If using this method, bury the fencing to a depth of 50cm, with a further small span kinked at right angles to the height to prevent tunnelling badgers.
Fence design must be a robust galvanised steel, chain-linked construction and maintenance needs to be meticulous for it to be effective.
Case study: Bovone Farm, Gloucester
Simple and inexpensive measures are keeping two poultry sheds at a Gloucester farm vermin-free.
Jon Tydeman grows 22,000 Hubbard JA57 chickens at Bovone Farm for Pembrokeshire-based Capestone Organic Poultry.
One of his sheds, a breeze-block and wooden construction, dates back to 1962, while the other is a more modern, insulated building.
Multiple control measures were put in place to prevent infestation in the poultry sheds and these continue to be effective today.
“We have never been aware of rats eating out of the feeders – we very rarely see vermin,’’ reports Mr Tydeman.
Paddocks are mown to keep grass height below 15cm and vegetation around the sheds is regularly strimmed. Any feed spills are immediately dealt with.
Mr Tydeman walks the sheds three times a day.

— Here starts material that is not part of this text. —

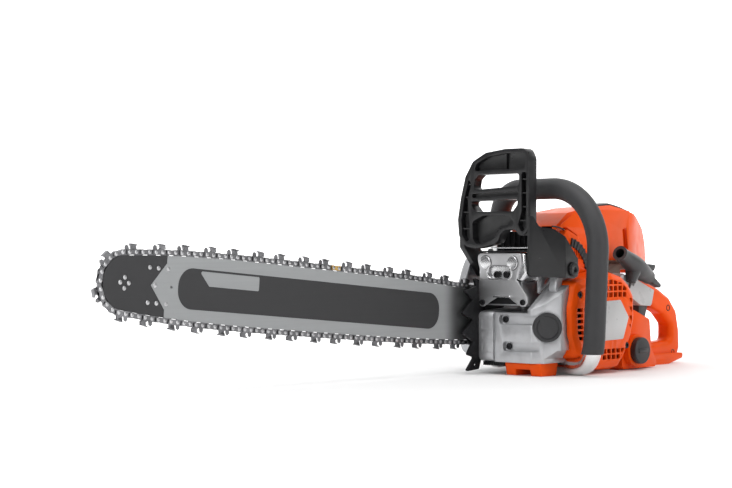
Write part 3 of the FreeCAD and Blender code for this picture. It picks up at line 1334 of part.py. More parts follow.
def control_lever():
    """Combined stop and choke lever on the left of the rear handle."""
    x, z = LEVER_PIVOT
    stem = rod_y(x, z, -96, -82, 5.0)
    paddle = prism([(x - 6, z - 6), (x + 16, z - 4), (x + 22, z + 4), (x - 6, z + 6)],
                   "y", -97, -91, 3)
    return fuse([stem, paddle])


def clutch_hub_and_shoes():
    return group([clutch_hub(), clutch_shoes(), clutch_springs()])


def bar_studs_and_nuts():
    return group([bar_studs(), bar_nuts()])


def socket_screws():
    return group([crankcase_screws(), muffler_screws(), starter_screws()])


def piston_set():
    return group([piston(), piston_rings(), wrist_pin()])


def rod_and_pin():
    return group([connecting_rod(), crank_pin()])


def spark_plug_and_boot():
    return group([spark_plug(), plug_boot()])


def pulley_and_rope():
    return group([starter_pulley(), rope_coil()])


def all_nodes():
    nodes = {}
    rivets = build_chain(nodes)
    sprocket_angle = link_angle_near(rivets, 0.0, 1)
    nose_angle = link_angle_near(rivets, BAR_CENTRES, -1)
    nodes["nose_sprocket"] = nose_sprocket(nose_angle)
    nodes["rim_sprocket"] = rim_sprocket(sprocket_angle)
    makers = [guide_bar, bar_nose, bar_rivets, bar_decal, clutch_drum, clutch_hub_and_shoes,
              brake_band, oil_pump, clutch_cover, bar_studs_and_nuts, chain_tensioner,
              chain_catcher, bumper_spikes, crankcase_right, crankcase_left, socket_screws,
              front_foot, cylinder, crankshaft, rod_and_pin, piston_set, main_bearings, flywheel,
              ignition_module, spark_plug_and_boot, muffler, heat_shield, carburettor,
              throttle_plate, intake_boot, air_filter, top_cover, top_trim, cylinder_panel,
              louvre, starter_cover, starter_plate, pulley_and_rope, starter_grip, rope_lead,
              tank_and_handle, bridge_block, throttle_trigger, throttle_lockout, front_handle,
              handle_sleeve, handle_mounts, av_springs, hand_guard, guard_cap, fuel_cap, oil_cap,
              control_lever]
    for maker in makers:
        nodes[maker.__name__] = maker()
    return nodes


def base_offset(nodes):
    """Vector from the crankshaft origin to the middle of the saw's underside."""
    ends_x = []
    ends_y = []
    for name in ("cutters", "tie_straps", "tank_and_handle"):
        limits = nodes[name].optimalBoundingBox(False)
        ends_x += [limits.XMin, limits.XMax]
    for name in ("handle_sleeve", "clutch_cover", "bar_studs_and_nuts", "front_handle"):
        limits = nodes[name].optimalBoundingBox(False)
        ends_y += [limits.YMin, limits.YMax]
    middle_x = (min(ends_x) + max(ends_x)) / 2
    middle_y = (min(ends_y) + max(ends_y)) / 2
    return vec(-middle_x, -middle_y, -GROUND_Z)


def export_all():
    os.makedirs("parts", exist_ok=True)
    nodes = all_nodes()
    offset = base_offset(nodes)
    for name, shape in nodes.items():
        shape.translate(offset)
        shape.exportStep("parts/" + name + ".step")


if __name__ == "__main__":
    export_all()
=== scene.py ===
import bmesh
import bpy
import json
import math
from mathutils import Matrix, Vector


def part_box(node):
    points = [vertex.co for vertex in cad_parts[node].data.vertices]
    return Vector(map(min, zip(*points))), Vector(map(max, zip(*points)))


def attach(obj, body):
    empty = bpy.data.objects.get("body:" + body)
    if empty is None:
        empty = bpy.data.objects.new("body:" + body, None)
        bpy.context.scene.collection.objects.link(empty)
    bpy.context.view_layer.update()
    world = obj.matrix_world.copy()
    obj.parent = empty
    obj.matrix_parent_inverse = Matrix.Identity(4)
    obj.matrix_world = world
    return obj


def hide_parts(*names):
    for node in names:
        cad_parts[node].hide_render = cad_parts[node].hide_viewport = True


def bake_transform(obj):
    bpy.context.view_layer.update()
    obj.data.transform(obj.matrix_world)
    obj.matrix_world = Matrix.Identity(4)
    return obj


# Chainsaw looks.  Lengths below are in millimetres in the saw's own frame: origin on the
# crankshaft axis in the bar's middle plane, +X to the rear, +Y to the saw's right, +Z up.
# place() turns them into the row frame, where the crankshaft axis is read from the clutch drum
# and the middle plane from the guide bar.

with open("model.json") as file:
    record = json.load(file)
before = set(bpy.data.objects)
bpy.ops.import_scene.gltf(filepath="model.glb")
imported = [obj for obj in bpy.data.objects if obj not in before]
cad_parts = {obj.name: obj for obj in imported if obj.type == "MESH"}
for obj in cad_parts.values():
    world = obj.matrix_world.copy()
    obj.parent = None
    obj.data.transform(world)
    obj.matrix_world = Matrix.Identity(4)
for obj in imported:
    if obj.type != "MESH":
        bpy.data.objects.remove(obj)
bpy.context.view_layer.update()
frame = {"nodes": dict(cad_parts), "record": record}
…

Although casualties are rare because of the low stocking density, any dead birds are promptly removed and place in a locked 1,000-litre chest freezer to await collection.
“Vermin are drawn to a building by the smell of anything dead, so we make sure there is nothing there to entice them,” says Mr Tydeman. “If there is no temptation, you won’t get rats.”
Among his best weapons in the vermin control programme are feral cats – he feeds these just once a day to maintain their vermin-hunting instincts.
As rats can burrow through concrete, when any new floors are laid, broken glass is added as a deterrent.
Rodenticides are also used – Mr Tydeman is certified to lay bait – but he only does this on an as-needed basis.
“We might use bait for two or three weeks and then leave it for four months,” he says.